Still, singles drawn to dating apps today, particularly millennials—are wise about it and generally respectful too. Apps can promote personal responsibility and remind love seekers of common-sense red flag warnings for strangers meeting strangers: too much too soon, urgency, rudeness, obvious narcissism.
But all forms of online matchmaking flow from a single ancestral mother: the personal ad—that compact dense squint of nuanced information pitched to a niche receptor that still shows up in the back pages, and from which successful long connections nurture rich personal histories.
My friend Patricia still has a copy of the personal ad Steve answered in the independent free weekly The Reader on December 12, 1992 at 12:50 AM.
She had ended her third long-term unsatisfying relationship and was faced with reconciling her desire for a partner against a potential solitary future. She told a couple close friends she planned to publish a personal ad.
Steve responded to the ad Patricia posted and they spoke on the phone. “I got a good feeling after a brief conversation,” Patricia said, “When we met, I was surprised how handsome he was, that he dressed in shirt and tie and had a great smile.
“I knew I wanted to see him again, but when we left, I realized he did not have my phone number. But I had his. I called him.
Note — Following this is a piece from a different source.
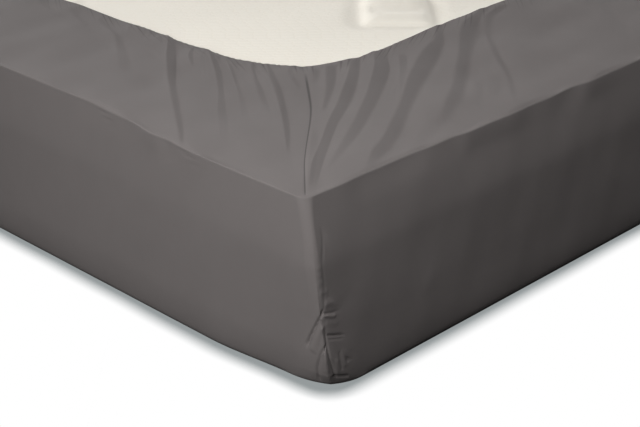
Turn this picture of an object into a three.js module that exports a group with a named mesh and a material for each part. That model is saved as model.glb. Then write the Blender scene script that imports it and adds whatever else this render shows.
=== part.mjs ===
import * as THREE from "three";

// A fitted sheet on a mattress that lies face down: the sheet's panel is underneath, its drops
// stand round the sides, and its elastic hem turns in over the top and leaves the ticking open.
// Millimetres, +Z up, origin on the floor at the middle of the footprint.

const sheetWidth = 1400;
const sheetLength = 2000;
const sheetHeight = 200;
const clothThickness = 2;
const sideGap = 3;
const seatGap = 0.3;

// The hem's outline: its inset from the long and the short sides, and its corner radius.
const hemInset = { long: 215, short: 257 };
const hemRadius = 106;

// Columns of the cloth near a corner: the stretch of each edge that the corner's arc takes, and
// how far the gathers of the hem run ahead of the edge, which is most at gatherReach.
const cornerReach = 48;
const gatherLead = 78;
const gatherReach = 80;

// Rings of the drop from the floor to just under the top edge: their inset from the long and the
// short sides, and their corner radius. lean is how far the cloth's outward face tips up, in
// degrees.
const dropRings = [
  { z: 0, long: 13, short: 13, radius: 36, lean: -90 },
  { z: 4, long: 5, short: 5, radius: 41, lean: -45 },
  { z: 16, long: 2.5, short: 2.5, radius: 42, lean: -4 },
  { z: 66, long: 1.6, short: 1.6, radius: 41, lean: -1.5 },
  { z: 134, long: 0, short: 0, radius: 38, lean: 2 },
  { z: 184, long: 9, short: 13, radius: 34, lean: 13 },
  { z: 194.5, long: 12.5, short: 17, radius: 31, lean: 46 },
];

// Rings of the margin. share is how far they lie from the top edge to the hem, and stand is how
// far the cloth stands off the ticking there between two folds.
const topEdge = { long: 19, short: 24, radius: 28 };
const marginRings = [
  { share: 0, stand: 4 },
  { share: 0.2, stand: 5 },
  { share: 0.45, stand: 4.6 },
  { share: 0.7, stand: 3.8 },
  { share: 0.9, stand: 2.4 },
  { share: 1, stand: 1.4 },
];

// Folds of the margin beside a corner. They run from the hem towards the corner, and one goes
// over the edge. hem and foot are distances along the side from the corner to a fold's two ends,
// footInset is how far in from the edge it ends, and spread is about half its width.
const folds = [
  { side: "long", hem: 706, foot: 612, footInset: 130, depth: 3, spread: 22 },
  { side: "long", hem: 618, foot: 523, footInset: 93, depth: 4, spread: 19 },
  { side: "long", hem: 535, foot: 422, footInset: 121, depth: 5, spread: 17 },
  { side: "long", hem: 431, foot: 161, footInset: -10, depth: 6, spread: 18 },
  { side: "long", hem: 368, foot: 152, footInset: 27, depth: 5, spread: 16 },
  { side: "long", hem: 291, foot: 79, footInset: 44, depth: 5, spread: 15 },
  { side: "short", hem: 285, foot: 29, footInset: 42, depth: 5, spread: 15 },
  { side: "short", hem: 330, foot: 81, footInset: 62, depth: 4, spread: 16 },
  { side: "short", hem: 430, foot: 95, footInset: 31, depth: 5, spread: 18 },
  { side: "short", hem: 522, foot: 230, footInset: 52, depth: 6, spread: 18 },
  { side: "short", hem: 685, foot: 563, footInset: 64, depth: 4, spread: 22 },
];
const footFade = 0.45;
const dropShare = 0.25;
const dropDepth = 1;

// The four corners in order round the sheet. Each has the same gathers, moved along the side and
// made stronger or weaker, so that no two are alike. drawn and full are how far its foot is drawn
// in towards a tuck and its top edge stands out again, both across the long side. step is the
// spacing of its columns up to the distance dense from the corner.
const corners = [
  { x: -1, y: -1, shift: 0, strength: 1, drawn: 11, full: 11, step: 20, dense: 500 },
  { x: 1, y: -1, shift: 14, strength: 0.8, drawn: 5, full: 6, step: 38, dense: 420 },
  { x: 1, y: 1, shift: -11, strength: 0.9, drawn: 7, full: 9, step: 38, dense: 420 },
  { x: -1, y: 1, shift: 8, strength: 0.8, drawn: 4, full: 5, step: 38, dense: 420 },
];
// Where a corner is drawn in and full: the distances from the corner over which that fades, and
// the heights at which it is greatest and gone.
const sways = [
  { amount: "drawn", inward: 1, fades: [30, 160], most: 0, gone: 134 },
  { amount: "full", inward: -1, fades: [110, 350], most: 199, gone: 134 },
];
const swayFade = [60, 180];
const arcStep = 12;
const plainStep = 100;
const mattressReach = 360;

// The mattress inside, from its underside to its open face.
const mattressBase = clothThickness + seatGap;
const seatHeight = sheetHeight - Math.max(...marginRings.map((ring) => ring.stand));
const mattressTop = seatHeight - clothThickness - seatGap;
const mattressSide = clothThickness + sideGap;
const mattressRings = [
  { z: mattressBase, long: 18, short: 18, radius: 30 },
  { z: mattressBase + 5, long: 7, short: 7, radius: 35 },
  { z: mattressBase + 18, long: 2.5, short: 2.5, radius: 37 },
  { z: 66, long: 1.6, short: 1.6, radius: 36 },
  { z: 134, long: 0, short: 0, radius: 33 },
  { z: 178, long: 8, short: 11.5, radius: 30 },
  { z: mattressTop - 4, long: 11.5, short: 16, radius: 28 },
  { z: mattressTop, long: 19, short: 23.5, radius: 25 },
];

const halfSide = { long: sheetLength / 2, short: sheetWidth / 2 };
const otherSide = { long: "short", short: "long" };
const eighthTurn = Math.PI / 4;

// Even stations from one distance up to, but without, another.
function stations(from, to, step) {
  const count = Math.max(1, Math.round((to - from) / step));
  return Array.from({ length: count }, (_, i) => from + ((to - from) * i) / count);
}

// Columns once round, anticlockwise from above. edge is the distance from the corner's middle.
function columnsRound(stationsOf) {
  const columns = [];
  for (const corner of corners) {
    const [arriving, leaving] = corner.x === corner.y ? ["long", "short"] : ["short", "long"];
    const inward = [...stationsOf(corner, arriving), halfSide[arriving]].reverse();
    for (const edge of inward.slice(0, -1)) {
      columns.push({ corner, side: arriving, edge });
    }
    for (const edge of stationsOf(corner, leaving)) {
      columns.push({ corner, side: leaving, edge });
    }
  }
  return columns;
}

function clothStations(corner, side) {
  return [
    ...stations(0, cornerReach, arcStep),
    ...stations(cornerReach, corner.dense, corner.step),
    ...stations(corner.dense, halfSide[side], plainStep),
  ];
}

function mattressStations(corner, side) {
  return [
    ...stations(0, cornerReach, arcStep),
    ...stations(cornerReach, mattressReach, plainStep),
    ...stations(mattressReach, halfSide[side], halfSide[side]),
  ];
}

// A point of a rounded outline: along its side from the corner, and across, in from that side.
// turn is how far the outline has turned there towards the corner's middle.
function outlinePoint({ side, edge }, ring) {
  const across = ring[side];
  const centre = ring[otherSide[side]] + ring.radius;
  if (edge < cornerReach) {
    const turn = eighthTurn * (1 - edge / cornerReach);
    return {
      along: centre - ring.radius * Math.sin(turn),
      across: across + ring.radius * (1 - Math.cos(turn)),
      turn,
    };
  }
  const share = (edge - cornerReach) / (halfSide[side] - cornerReach);
  return { along: centre + share * (halfSide[side] - centre), across, turn: 0 };
}

function hemPoint({ side, edge }) {
  const arc = hemRadius * eighthTurn;
  const centreAlong = hemInset[otherSide[side]] + hemRadius;
  const reach = arc + halfSide[side] - centreAlong;
  const lead = gatherLead * (edge / gatherReach) * Math.exp(1 - edge / gatherReach);
  const travel = Math.min(reach, (reach * edge) / halfSide[side] + lead);
  if (travel < arc) {
    const turn = eighthTurn - travel / hemRadius;
    return {
      along: centreAlong - hemRadius * Math.sin(turn),
      across: hemInset[side] + hemRadius * (1 - Math.cos(turn)),
    };
  }
  return { along: centreAlong + travel - arc, across: hemInset[side] };
}

// How deep the folds are at a place beside a corner. A place on the drop has a negative distance
// in from the edge.
function foldDepth(corner, { side, along, across }) {
  const from = { [side]: across, [otherSide[side]]: along };
  let depth = 0;
  for (const fold of folds) {
    const hem = new THREE.Vector2(fold.hem + corner.shift, hemInset[fold.side]);
    const foot = new THREE.Vector2(fold.foot + corner.shift, fold.footInset);
    const place = new THREE.Vector2(from[otherSide[fold.side]], from[fold.side]);
    const run = foot.clone().sub(hem);
    const share = THREE.MathUtils.clamp(place.clone().sub(hem).dot(run) / run.lengthSq(), 0, 1);
    const gap = place.distanceTo(hem.addScaledVector(run, share));
    depth += fold.depth * (1 - footFade * share) * Math.exp(-((gap / fold.spread) ** 2));
  }
  return depth * corner.strength;
}

// How far a corner is drawn in or stands out at a place, across its long side.
function swayAt(corner, fromLong, fromShort, z) {
  const inside = 1 - THREE.MathUtils.smoothstep(fromLong, ...swayFade);
  let moved = 0;
  for (const sway of sways) {
    const near = 1 - THREE.MathUtils.smoothstep(fromShort, ...sway.fades);
    const high = THREE.MathUtils.clamp((z - sway.gone) / (sway.most - sway.gone), 0, 1);
    moved += sway.inward * corner[sway.amount] * near * high * inside;
  }
  return moved;
}

// From distances beside a corner to the part's own frame.
function worldPoint({ corner, side }, { along, across }, z) {
  const fromLong = side === "long" ? across : along;
  const fromShort = side === "long" ? along : across;
  const swayed = fromLong + swayAt(corner, fromLong, fromShort, z);
  return new THREE.Vector3(corner.x * (halfSide.short - swayed), corner.y * (halfSide.long - fromShort), z);
}

// A ring of the drop, moved inwards by the folds that reach it and by depthIn, the cloth's own
// thickness for its inner face.
function dropRing(columns, ring, depthIn) {
  const lean = THREE.MathUtils.degToRad(ring.lean);
  return columns.map((column) => {
    const { along, across, turn } = outlinePoint(column, ring);
    const place = { side: column.side, along, across: ring.z - seatHeight };
    const sunk = Math.min(dropDepth, dropShare * foldDepth(column.corner, place));
    const inwards = (depthIn + sunk) * Math.cos(lean);
    return worldPoint(
      column,
      { along: along + inwards * Math.sin(turn), across: across + inwards * Math.cos(turn) },
      ring.z - depthIn * Math.sin(lean),
    );
  });
}

// A ring of the margin, which the folds press down towards the ticking.
function marginRing(columns, ring, depthIn) {
  return columns.map((column) => {
    const edge = outlinePoint(column, topEdge);
    const hem = hemPoint(column);
    const place = {
      side: column.side,
      along: THREE.MathUtils.lerp(edge.along, hem.along, ring.share),
      across: THREE.MathUtils.lerp(edge.across, hem.across, ring.share),
    };
    const stand = ring.stand * Math.exp(-foldDepth(column.corner, place) / ring.stand);
    return worldPoint(column, place, seatHeight + stand - depthIn);
  });
}

// One closed body from rings in order, with a flat cap on the first and on the last.
function closedSkin(rings) {
  const count = rings[0].length;
  const last = rings.length - 1;
  const points = rings.flat();
  const capStart = points.push(new THREE.Vector3(0, 0, rings[0][0].z)) - 1;
  const capEnd = points.push(new THREE.Vector3(0, 0, rings[last][0].z)) - 1;
  const index = [];
  for (let i = 0; i < count; i += 1) {
    const next = (i + 1) % count;
    index.push(capStart, next, i);
    for (let ring = 0; ring < last; ring += 1) {
      const low = ring * count;
      const high = low + count;
      index.push(low + i, low + next, high + next);
      index.push(low + i, high + next, high + i);
    }
    index.push(capEnd, last * count + i, last * count + next);
  }
  const geometry = new THREE.BufferGeometry().setFromPoints(points);
  geometry.setIndex(index);
  geometry.computeVertexNormals();
  return geometry;
}

// The sheet: up its outer face from the panel to the hem, and back down its inner face.
function fittedSheet() {
  const columns = columnsRound(clothStations);
  const face = (depthIn) => [
    ...dropRings.map((ring) => dropRing(columns, ring, depthIn)),
    ...marginRings.map((ring) => marginRing(columns, ring, depthIn)),
  ];
  const geometry = closedSkin([...face(0), ...face(clothThickness).reverse()]);
  const material = new THREE.MeshStandardMaterial({ color: 0x6e6a68, roughness: 0.85, metalness: 0 });
  const mesh = new THREE.Mesh(geometry, material);
  mesh.name = "fitted_sheet";
  return mesh;
}

function mattress() {
  const columns = columnsRound(mattressStations);
  const rings = mattressRings.map(({ z, long, short, radius }) => {
    const outline = { long: mattressSide + long, short: mattressSide + short, radius };
    return columns.map((column) => worldPoint(column, outlinePoint(column, outline), z));
  });
  const material = new THREE.MeshStandardMaterial({ color: 0xf0e8dc, roughness: 0.9, metalness: 0 });
  const mesh = new THREE.Mesh(closedSkin(rings), material);
  mesh.name = "mattress";
  return mesh;
}

const group = new THREE.Group();
group.add(fittedSheet());
group.add(mattress());

export default group;
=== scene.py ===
import math

import bpy
import numpy as np
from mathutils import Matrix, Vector


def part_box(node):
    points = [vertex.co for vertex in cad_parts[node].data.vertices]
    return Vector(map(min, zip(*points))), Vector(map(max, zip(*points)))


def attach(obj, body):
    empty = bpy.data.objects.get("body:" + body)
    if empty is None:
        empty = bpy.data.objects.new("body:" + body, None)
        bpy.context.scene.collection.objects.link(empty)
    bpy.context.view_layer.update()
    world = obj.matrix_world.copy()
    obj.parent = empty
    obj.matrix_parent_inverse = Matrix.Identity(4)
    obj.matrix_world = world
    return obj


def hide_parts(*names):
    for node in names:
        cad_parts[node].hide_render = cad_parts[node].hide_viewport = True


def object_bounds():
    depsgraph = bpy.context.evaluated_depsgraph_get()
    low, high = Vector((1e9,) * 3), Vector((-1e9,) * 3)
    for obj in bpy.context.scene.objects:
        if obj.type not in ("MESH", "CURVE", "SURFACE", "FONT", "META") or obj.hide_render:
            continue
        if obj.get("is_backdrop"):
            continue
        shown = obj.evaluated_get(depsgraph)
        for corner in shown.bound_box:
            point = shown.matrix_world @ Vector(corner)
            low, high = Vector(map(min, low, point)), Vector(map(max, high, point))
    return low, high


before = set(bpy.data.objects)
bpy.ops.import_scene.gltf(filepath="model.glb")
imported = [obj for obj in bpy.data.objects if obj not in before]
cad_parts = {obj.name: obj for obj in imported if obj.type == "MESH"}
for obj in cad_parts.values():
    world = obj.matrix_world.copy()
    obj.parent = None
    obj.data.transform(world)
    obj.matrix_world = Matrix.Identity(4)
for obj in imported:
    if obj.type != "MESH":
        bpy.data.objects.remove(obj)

cad_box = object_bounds()
mm = 0.001

# ------------------------------------------------------------------------------------------------
# The fitted sheet: one cut of fine dark cotton, its four corners sewn up and its edge gathered on
# elastic. It is drawn over a mattress that lies face down, so its panel is on the floor, its drops
# stand round the sides, and its hem turns in over the top. The shape is worked out in millimetres.

sheet_low, sheet_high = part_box("fitted_sheet")
half_long = (sheet_high[1] - sheet_low[1]) / 2 / mm
half_short = (sheet_high[0] - sheet_low[0]) / 2 / mm
ticking_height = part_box("mattress")[1][2] / mm
cloth_thickness = 1.6
hem_thickness = 2.2

# Where the hem lies: its inset from the long and the short sides, its corner radius, how much of
# that arc is on the long side of the corner seam, and how it drifts inwards away from the corner.
hem_inset_long = 213.5
hem_inset_short = 253
hem_radius = 116
seam_turn = math.radians(50)
hem_drift_long = 0.014
hem_drift_short = 0.08
# The corner seam draws the hem out towards the corner, and bows a little on its way there.
seam_pull = 6
seam_pull_reach = 20
seam_bow = 2.2
seam_bow_reach = 70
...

We have been together for thirty-one years.”
Steve’s twenty-year marriage had ended and he had just turned forty when he saw Patricia’s ad and decided to respond. “I had no idea that I would fall for the person who placed it,” he said.
Steve and Patricia met for lunch at a restaurant near both of their work locations. “I arrived a little early and decided to wait at the bar,” Steve said. “I knew immediately that the beautiful woman who had walked in and spoke to the hostess was Patricia.
“The table we were taken to only had a bench seat, so we had to sit next to each other, rather than across from each other. The restaurant was crowded and somewhat noisy.
“I believe we met every day until Patricia went home for a week over Christmas. I called her at her mother’s house the day after Christmas. The only phone was in the kitchen, so she talked to me with her mother and her siblings listening in. I could hear some of their comments and felt a bit sorry that she had to talk with an audience.
“We’ve been together ever since.”
The ad Patricia placed thirty-one years ago still reads like a winsome true line: hopeful, positive, and ready.
5”4”, SMILING BRUNETTE, successful, active, warm, outgoing, communicative, sensitive people person. Seeking open minded athletic, nurturing accomplished man for dating and festive occasions, 35 to 45.
Despite my own circuitous route, I wish for my nephew self-knowledge, a willingness to express desire, and the thoughtful heart to treasure it.
“Is that all you’ve got?” I asked him, and my nephew obligingly shared another exchange. When a woman on the dating app selected “You skip the small talk and get deep” in response to the prompt: “First round is on me if—”
My wise nephew replied: “Are you afraid of death?”
Cutting to the chase may be exactly what we need in our current disaster drenched beautiful ruinous time. It’s efficient. And death lurks. But the practice of looking for love whether in print, online, or data collated remains one of the most important and intimate life experiences and in all formats, at its best, still tingles with hope and humor.